| Dataset entries |
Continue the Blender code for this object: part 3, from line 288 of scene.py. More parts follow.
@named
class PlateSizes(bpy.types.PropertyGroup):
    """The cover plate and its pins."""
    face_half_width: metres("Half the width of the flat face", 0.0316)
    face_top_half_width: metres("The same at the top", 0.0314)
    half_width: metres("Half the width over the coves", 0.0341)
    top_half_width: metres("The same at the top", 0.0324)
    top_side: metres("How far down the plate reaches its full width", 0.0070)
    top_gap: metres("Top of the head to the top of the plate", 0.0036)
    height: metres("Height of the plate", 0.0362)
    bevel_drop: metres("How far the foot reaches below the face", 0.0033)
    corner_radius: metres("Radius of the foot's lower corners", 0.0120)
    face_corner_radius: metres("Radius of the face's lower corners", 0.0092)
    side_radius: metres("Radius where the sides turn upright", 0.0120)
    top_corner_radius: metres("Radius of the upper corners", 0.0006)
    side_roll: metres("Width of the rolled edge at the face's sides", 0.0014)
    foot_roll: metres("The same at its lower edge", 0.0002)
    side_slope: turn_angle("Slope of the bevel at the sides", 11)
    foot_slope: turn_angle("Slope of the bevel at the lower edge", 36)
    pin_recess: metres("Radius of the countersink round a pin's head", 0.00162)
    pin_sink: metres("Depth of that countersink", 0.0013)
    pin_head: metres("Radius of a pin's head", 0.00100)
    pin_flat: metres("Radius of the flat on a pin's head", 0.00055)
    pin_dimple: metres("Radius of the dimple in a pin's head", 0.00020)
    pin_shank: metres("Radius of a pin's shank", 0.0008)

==

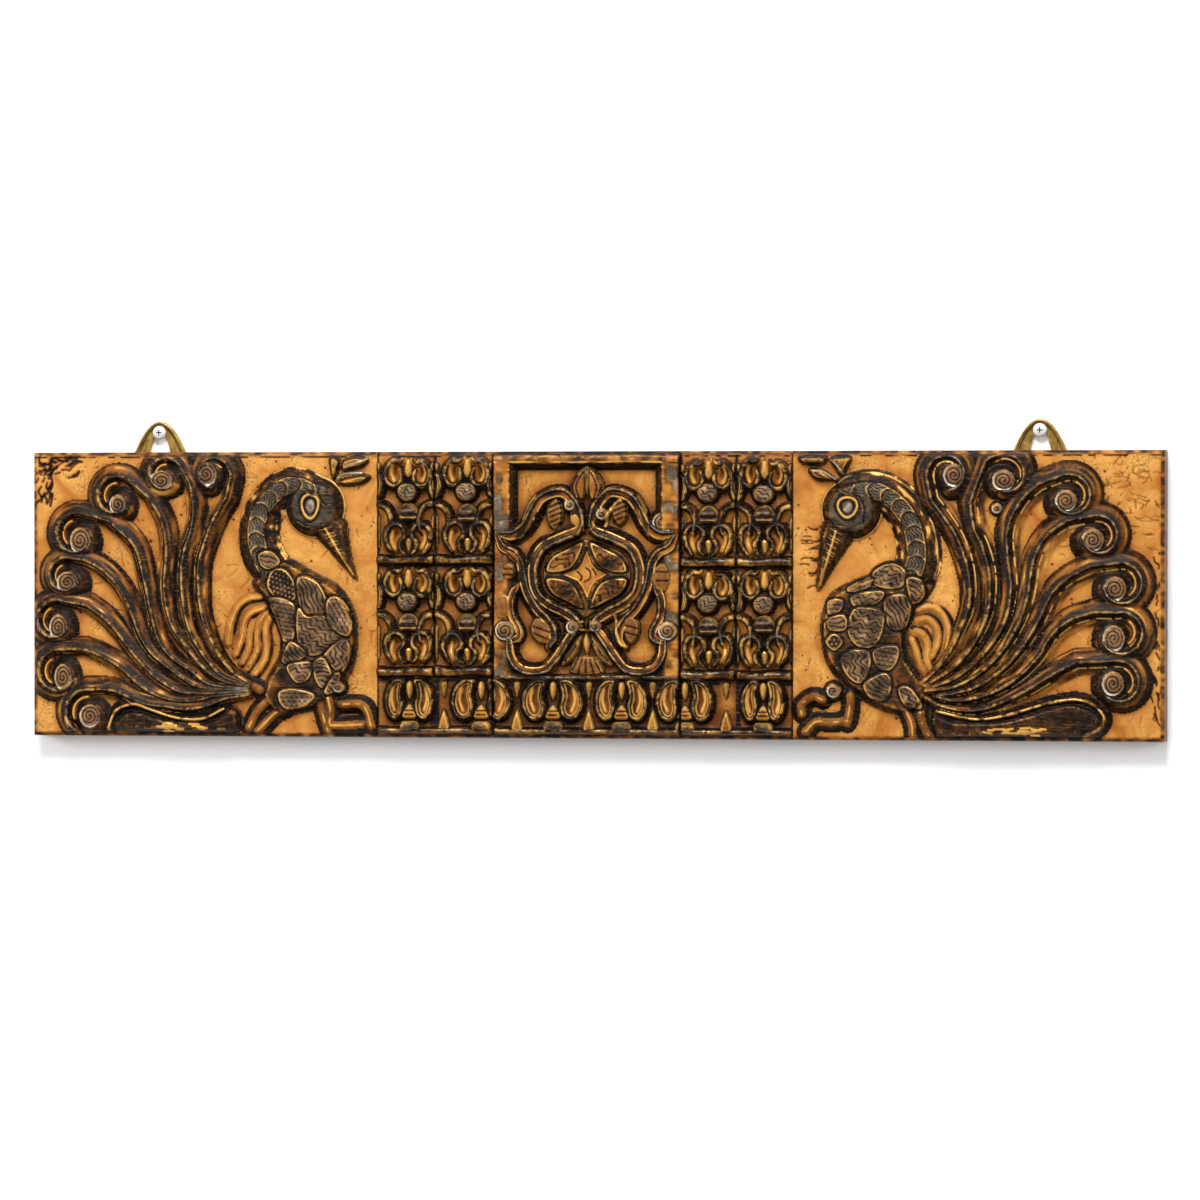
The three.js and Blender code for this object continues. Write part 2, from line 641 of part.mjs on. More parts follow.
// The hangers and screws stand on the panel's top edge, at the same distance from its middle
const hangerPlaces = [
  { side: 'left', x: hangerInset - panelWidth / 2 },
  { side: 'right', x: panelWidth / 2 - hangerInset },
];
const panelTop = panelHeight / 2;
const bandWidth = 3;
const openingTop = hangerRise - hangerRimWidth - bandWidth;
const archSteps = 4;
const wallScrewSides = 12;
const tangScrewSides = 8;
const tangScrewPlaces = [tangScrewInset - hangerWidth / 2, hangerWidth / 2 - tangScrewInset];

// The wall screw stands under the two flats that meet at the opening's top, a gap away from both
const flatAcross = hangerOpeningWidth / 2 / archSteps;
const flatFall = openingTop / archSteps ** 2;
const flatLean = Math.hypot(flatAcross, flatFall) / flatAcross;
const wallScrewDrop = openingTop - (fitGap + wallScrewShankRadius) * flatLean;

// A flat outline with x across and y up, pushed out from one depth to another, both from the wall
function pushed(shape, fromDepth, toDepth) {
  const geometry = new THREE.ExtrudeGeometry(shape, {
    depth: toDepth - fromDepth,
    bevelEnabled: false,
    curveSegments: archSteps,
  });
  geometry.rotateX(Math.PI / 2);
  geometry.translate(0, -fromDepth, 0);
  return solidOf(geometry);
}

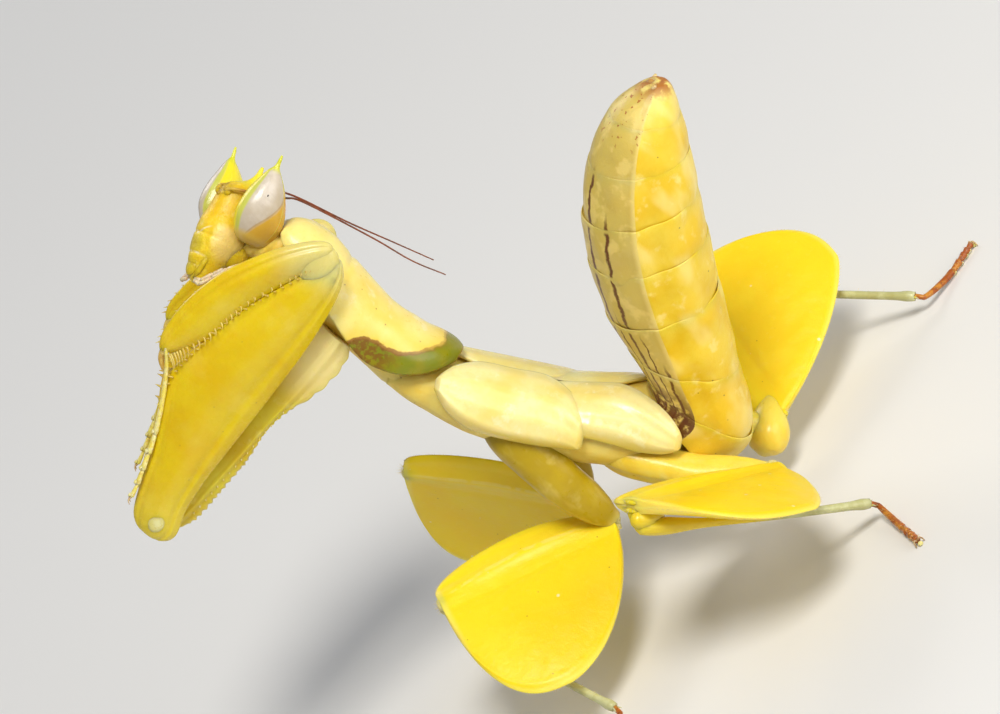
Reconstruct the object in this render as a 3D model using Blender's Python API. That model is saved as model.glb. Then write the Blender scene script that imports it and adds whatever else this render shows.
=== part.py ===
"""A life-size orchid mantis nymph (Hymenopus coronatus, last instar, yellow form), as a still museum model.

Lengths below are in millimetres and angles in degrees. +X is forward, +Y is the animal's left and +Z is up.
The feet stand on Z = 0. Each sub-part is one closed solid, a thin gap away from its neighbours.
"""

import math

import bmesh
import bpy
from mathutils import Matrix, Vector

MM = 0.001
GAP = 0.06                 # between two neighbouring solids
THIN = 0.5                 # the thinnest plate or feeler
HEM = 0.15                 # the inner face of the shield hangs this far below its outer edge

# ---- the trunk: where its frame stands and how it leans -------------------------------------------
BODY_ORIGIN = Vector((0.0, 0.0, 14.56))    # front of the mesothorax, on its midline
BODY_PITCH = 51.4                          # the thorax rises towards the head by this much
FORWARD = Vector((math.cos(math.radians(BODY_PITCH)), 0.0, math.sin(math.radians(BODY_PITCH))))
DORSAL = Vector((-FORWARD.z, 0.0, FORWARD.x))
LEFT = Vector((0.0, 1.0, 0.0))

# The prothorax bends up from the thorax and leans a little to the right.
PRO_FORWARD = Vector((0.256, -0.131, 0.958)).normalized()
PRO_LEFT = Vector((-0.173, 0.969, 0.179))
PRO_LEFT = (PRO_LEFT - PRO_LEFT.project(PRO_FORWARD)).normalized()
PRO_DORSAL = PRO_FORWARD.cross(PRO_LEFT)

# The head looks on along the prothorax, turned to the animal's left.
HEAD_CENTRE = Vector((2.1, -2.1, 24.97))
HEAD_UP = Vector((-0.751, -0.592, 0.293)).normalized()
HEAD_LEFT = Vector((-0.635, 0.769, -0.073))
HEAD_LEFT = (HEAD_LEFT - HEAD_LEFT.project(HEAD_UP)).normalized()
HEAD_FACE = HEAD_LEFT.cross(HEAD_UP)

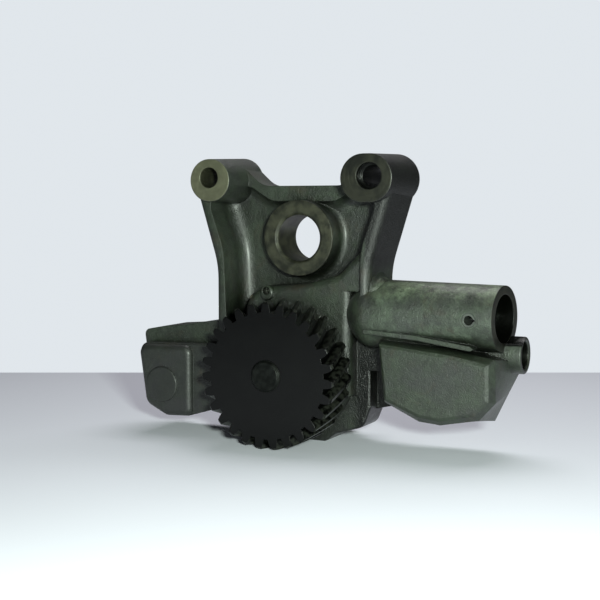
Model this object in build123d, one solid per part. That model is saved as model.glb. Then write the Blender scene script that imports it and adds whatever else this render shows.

| What to do |
Within the listing above, the range opens at the line with "The three.js and" and closes at the line with "const tangScrewPlaces = [tangScrewInset". Reproduce exactly the lines of that range, including both ends.

| Answer to the problem |
The three.js and Blender code for this object continues. Write part 2, from line 641 of part.mjs on. More parts follow.
// The hangers and screws stand on the panel's top edge, at the same distance from its middle
const hangerPlaces = [
  { side: 'left', x: hangerInset - panelWidth / 2 },
  { side: 'right', x: panelWidth / 2 - hangerInset },
];
const panelTop = panelHeight / 2;
const bandWidth = 3;
const openingTop = hangerRise - hangerRimWidth - bandWidth;
const archSteps = 4;
const wallScrewSides = 12;
const tangScrewSides = 8;
const tangScrewPlaces = [tangScrewInset - hangerWidth / 2, hangerWidth / 2 - tangScrewInset];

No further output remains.